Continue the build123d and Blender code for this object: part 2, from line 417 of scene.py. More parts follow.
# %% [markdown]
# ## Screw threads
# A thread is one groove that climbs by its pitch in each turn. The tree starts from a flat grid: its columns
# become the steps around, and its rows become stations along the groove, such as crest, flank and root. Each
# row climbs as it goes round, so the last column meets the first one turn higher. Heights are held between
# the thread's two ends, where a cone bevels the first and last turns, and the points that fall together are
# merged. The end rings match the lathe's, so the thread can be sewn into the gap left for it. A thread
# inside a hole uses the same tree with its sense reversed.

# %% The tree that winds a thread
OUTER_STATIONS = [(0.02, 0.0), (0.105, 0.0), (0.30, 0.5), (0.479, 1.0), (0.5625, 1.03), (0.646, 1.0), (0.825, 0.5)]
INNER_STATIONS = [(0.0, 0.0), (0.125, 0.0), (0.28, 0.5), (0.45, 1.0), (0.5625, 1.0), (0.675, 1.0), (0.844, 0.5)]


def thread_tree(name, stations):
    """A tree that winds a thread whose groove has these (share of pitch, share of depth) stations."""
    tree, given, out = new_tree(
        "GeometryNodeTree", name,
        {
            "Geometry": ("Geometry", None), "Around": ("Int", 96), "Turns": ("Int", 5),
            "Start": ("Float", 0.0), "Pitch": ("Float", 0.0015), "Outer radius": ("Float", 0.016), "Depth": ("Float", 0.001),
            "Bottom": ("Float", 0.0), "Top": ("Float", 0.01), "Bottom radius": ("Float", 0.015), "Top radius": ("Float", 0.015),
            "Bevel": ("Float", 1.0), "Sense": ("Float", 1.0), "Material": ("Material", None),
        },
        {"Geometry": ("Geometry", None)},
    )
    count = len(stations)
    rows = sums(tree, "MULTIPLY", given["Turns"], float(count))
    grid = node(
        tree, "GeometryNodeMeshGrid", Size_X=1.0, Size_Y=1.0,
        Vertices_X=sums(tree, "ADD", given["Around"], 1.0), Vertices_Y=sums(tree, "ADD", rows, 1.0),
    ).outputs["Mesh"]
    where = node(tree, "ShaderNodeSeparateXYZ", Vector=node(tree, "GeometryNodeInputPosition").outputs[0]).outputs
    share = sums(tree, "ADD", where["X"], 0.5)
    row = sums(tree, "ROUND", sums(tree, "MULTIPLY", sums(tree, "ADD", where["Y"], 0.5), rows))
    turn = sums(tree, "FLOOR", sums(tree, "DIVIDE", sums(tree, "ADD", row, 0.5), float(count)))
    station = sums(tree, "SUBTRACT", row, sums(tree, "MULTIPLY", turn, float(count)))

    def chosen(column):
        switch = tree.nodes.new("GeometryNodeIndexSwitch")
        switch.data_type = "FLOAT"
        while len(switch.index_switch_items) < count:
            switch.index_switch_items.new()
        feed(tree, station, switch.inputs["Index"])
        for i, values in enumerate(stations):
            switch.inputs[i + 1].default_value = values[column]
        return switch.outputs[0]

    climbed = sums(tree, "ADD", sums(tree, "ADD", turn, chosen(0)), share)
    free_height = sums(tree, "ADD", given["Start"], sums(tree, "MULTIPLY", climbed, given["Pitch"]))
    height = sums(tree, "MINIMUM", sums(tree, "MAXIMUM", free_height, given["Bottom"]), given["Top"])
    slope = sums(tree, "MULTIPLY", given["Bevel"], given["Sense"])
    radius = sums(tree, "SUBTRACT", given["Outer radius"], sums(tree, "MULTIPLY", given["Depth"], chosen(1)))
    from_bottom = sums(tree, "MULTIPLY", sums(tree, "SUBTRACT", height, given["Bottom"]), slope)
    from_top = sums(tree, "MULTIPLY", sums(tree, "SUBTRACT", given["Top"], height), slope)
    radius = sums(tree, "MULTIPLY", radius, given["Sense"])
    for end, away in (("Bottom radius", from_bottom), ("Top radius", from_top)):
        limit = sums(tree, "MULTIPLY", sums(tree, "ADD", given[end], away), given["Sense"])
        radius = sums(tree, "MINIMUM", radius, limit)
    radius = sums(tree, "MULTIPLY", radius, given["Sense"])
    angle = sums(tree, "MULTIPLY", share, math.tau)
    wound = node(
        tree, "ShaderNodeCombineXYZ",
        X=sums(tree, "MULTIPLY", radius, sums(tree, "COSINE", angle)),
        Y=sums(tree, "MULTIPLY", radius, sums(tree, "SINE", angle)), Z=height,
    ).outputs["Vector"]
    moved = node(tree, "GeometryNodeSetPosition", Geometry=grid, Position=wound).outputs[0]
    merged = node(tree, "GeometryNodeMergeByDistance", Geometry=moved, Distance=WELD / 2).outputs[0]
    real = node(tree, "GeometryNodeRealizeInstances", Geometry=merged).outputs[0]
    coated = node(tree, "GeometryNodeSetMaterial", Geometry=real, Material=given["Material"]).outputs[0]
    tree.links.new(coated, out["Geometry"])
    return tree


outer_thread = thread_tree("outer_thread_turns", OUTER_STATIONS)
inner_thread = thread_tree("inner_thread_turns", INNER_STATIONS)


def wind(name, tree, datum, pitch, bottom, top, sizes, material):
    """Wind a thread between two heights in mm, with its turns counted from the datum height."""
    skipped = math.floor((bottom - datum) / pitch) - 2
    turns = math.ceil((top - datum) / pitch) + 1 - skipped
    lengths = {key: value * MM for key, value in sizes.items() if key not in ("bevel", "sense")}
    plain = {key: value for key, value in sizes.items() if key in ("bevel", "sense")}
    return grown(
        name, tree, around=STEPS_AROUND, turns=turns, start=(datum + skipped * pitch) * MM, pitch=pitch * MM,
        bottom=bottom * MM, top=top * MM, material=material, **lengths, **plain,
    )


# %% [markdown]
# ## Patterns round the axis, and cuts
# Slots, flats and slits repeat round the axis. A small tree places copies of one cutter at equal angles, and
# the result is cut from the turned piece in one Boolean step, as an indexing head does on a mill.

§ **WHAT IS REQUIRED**
All lines from the beginning of the material above through the one with "1.0), (0.844, 0.5)]" need to be returned exactly; please return those and only those.

§ **TASK RESULT**
Continue the build123d and Blender code for this object: part 2, from line 417 of scene.py. More parts follow.
# %% [markdown]
# ## Screw threads
# A thread is one groove that climbs by its pitch in each turn. The tree starts from a flat grid: its columns
# become the steps around, and its rows become stations along the groove, such as crest, flank and root. Each
# row climbs as it goes round, so the last column meets the first one turn higher. Heights are held between
# the thread's two ends, where a cone bevels the first and last turns, and the points that fall together are
# merged. The end rings match the lathe's, so the thread can be sewn into the gap left for it. A thread
# inside a hole uses the same tree with its sense reversed.

# %% The tree that winds a thread
OUTER_STATIONS = [(0.02, 0.0), (0.105, 0.0), (0.30, 0.5), (0.479, 1.0), (0.5625, 1.03), (0.646, 1.0), (0.825, 0.5)]
INNER_STATIONS = [(0.0, 0.0), (0.125, 0.0), (0.28, 0.5), (0.45, 1.0), (0.5625, 1.0), (0.675, 1.0), (0.844, 0.5)]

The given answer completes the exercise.